For the past two decades, the U.S. energy narrative has been dominated by the shale revolution, which propelled the nation to become the world’s largest oil producer. The Gulf of Mexico, with its capital-intensive, long-cycle projects, often took a backseat. Now, as tumbling crude prices put pressure on the faster-responding shale sector, the foresight and perseverance behind major, longer-term Gulf projects are beginning to pay dividends. “Most market participants are fixated on onshore developments, yet the significant growth this year will emanate from offshore,” commented Miles Sasser, a senior research analyst at Wood Mackenzie. “The Gulf of Mexico projects are ramping up effectively, which will likely surprise many investors.”
Key Players Driving Deepwater Expansion
Major integrated energy companies are spearheading this deepwater resurgence, demonstrating their commitment through substantial capital investments. Chevron Corp., for instance, anticipates a 50% expansion in its Gulf production from last year, targeting 300,000 barrels per day by 2026. Shell Plc is developing Sparta, a substantial 90,000 barrel-a-day project slated for commissioning in 2028. Meanwhile, bp Plc is advancing a series of projects throughout the remainder of the decade, designed to boost its production capacity by approximately 20%, exceeding 400,000 barrels per day. These significant deepwater commitments contrast sharply with recent warnings from frac service companies, which have suggested U.S. shale production might be approaching its peak.
Historically, deepwater production growth has rarely outpaced shale. In fact, over the last decade, the Gulf of Mexico only outperformed shale in three instances, each coinciding with periods of lower oil prices and subdued demand. This pattern underscores a fundamental difference between the two resource types: “Shale producers exhibit a more immediate reaction to declining prices,” explained Jesse Jones, a senior upstream analyst at Energy Aspects. The quicker cycle times and lower upfront capital requirements of shale allow for faster adjustments to market conditions, while deepwater projects require sustained, long-term commitment.
Economic Resilience: Low Break-Even Points
A critical factor driving the renewed appeal of Gulf of Mexico deepwater projects is their remarkable economic resilience. Chevron’s most recent deepwater developments, for example, boast break-even costs below $20 per barrel. This makes them among the most cost-efficient sources of oil globally, offering substantial margins even in a volatile price environment. For context, Brent crude recently settled just above $67 per barrel, despite having fallen 10% since early April. Such low break-even points highlight the strategic advantage these projects offer, safeguarding returns even during market downturns. As Bruce Niemeyer, Chevron’s president of production in the Americas, emphasized, “By driving down break-even costs, you enhance the viability of your investments.”

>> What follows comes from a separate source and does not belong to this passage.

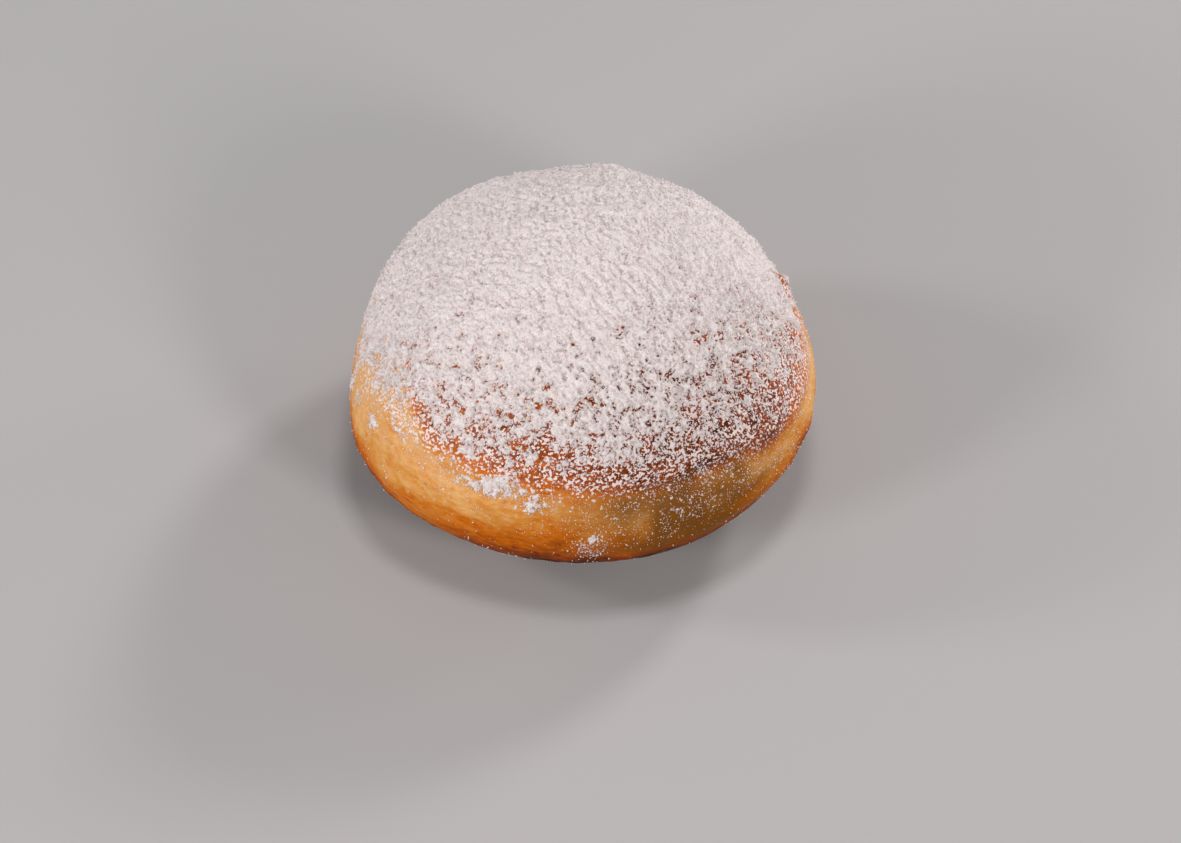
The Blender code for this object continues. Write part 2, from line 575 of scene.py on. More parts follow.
def new_material(name: str, values: dict[str, object]) -> tuple[bpy.types.Material, bpy.types.Node]:
    """Makes a material.

    Args:
        name: What the real one is and how its surface was made.
        values: Names of the shader's inputs that are the same all over, each with its value.

    Returns:
        The material and its shader.
    """
    material = bpy.data.materials.new(name)
    material.use_nodes = True
    shader = material.node_tree.nodes["Principled BSDF"]
    for socket, value in values.items():
        shader.inputs[socket].default_value = value
    return material, shader


@dataclass(frozen=True)
class FriedCrust:
    """Yeast dough fried in fat: a thin browned skin over pale crumb, with a film of oil.

    The browning is a field on the mesh, from the pale belt at 0 to the darkest brown at 1. Where it is
    weak the light goes in and comes back warm, and the oil gives a soft, broken gloss. On the belt at the
    front right the colour is drawn towards a darker olive-brown, which is painted shade. The finest sugar
    lies on the crust as a streaky film and as specks.

    Attributes:
        slot: Name of the part's slot; it is not used.
        stops: Colours from the palest dough to the darkest brown.
        painted_shade: Colour of the painted shade on the belt at the front right.
        film: Colour of a film of powder.
        dust: Colour of a speck of sugar.
        clouds: Width in mm, detail and strength of the blotches and of the mottling.
        squash: How many times wider than high the blotches and wrinkles are.
        pit_mm: Distance between the small pits that the fat has browned.
        pit_edge: Where a pit starts and ends, in distances, and the browning there.
        fibre_mm: Width of the fine wrinkles.
        pore_mm: Width of the pores.
        veil_mm: Width of the streaks in the film.
        streaks: Noise that leaves no film, and noise with the whole film.
        speck_mm: Distance between specks, coarser than icing sugar is, which wouldn't show.
        speck_edge: How abruptly specks begin, and how much they hide.
        reliefs: What the pores, the pits and the specks add to the wrinkles' height.
        bump: Strength of all that relief.
        bump_height: Its height.
        roughness: Least and greatest roughness, from the oil's broken gloss.
        matting: What specks add to the roughness.
    """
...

Political Rhetoric and Market Realities
The political landscape also plays a role in the broader U.S. energy narrative. While calls to “unleash” U.S. oil and gas production and efforts to rework policies to boost flows, including from the Gulf, resonate in Washington, global market forces often dictate outcomes. Geopolitical tensions, trade disputes, and coordinated supply adjustments by OPEC+ nations have frequently pressured crude prices, indirectly compelling onshore shale drillers to temper their expansion plans. This intricate interplay between domestic policy ambitions and international market realities underscores the complexities faced by energy investors.
Investment Implications for a Diversifying Portfolio
For investors monitoring the U.S. energy sector, the resurgence of the Gulf of Mexico represents a crucial diversification story. While shale remains a significant component of the national output, the predictable, long-term, and low-cost nature of deepwater production offers a stabilizing influence. As overall U.S. production growth moderates, the consistent supply from the Gulf provides a foundational element, potentially softening future declines and offering a more resilient revenue stream for the companies involved. This shift in focus demands that savvy investors look beyond the immediate headlines of shale activity and recognize the enduring value and strategic importance of the nation’s deepwater assets.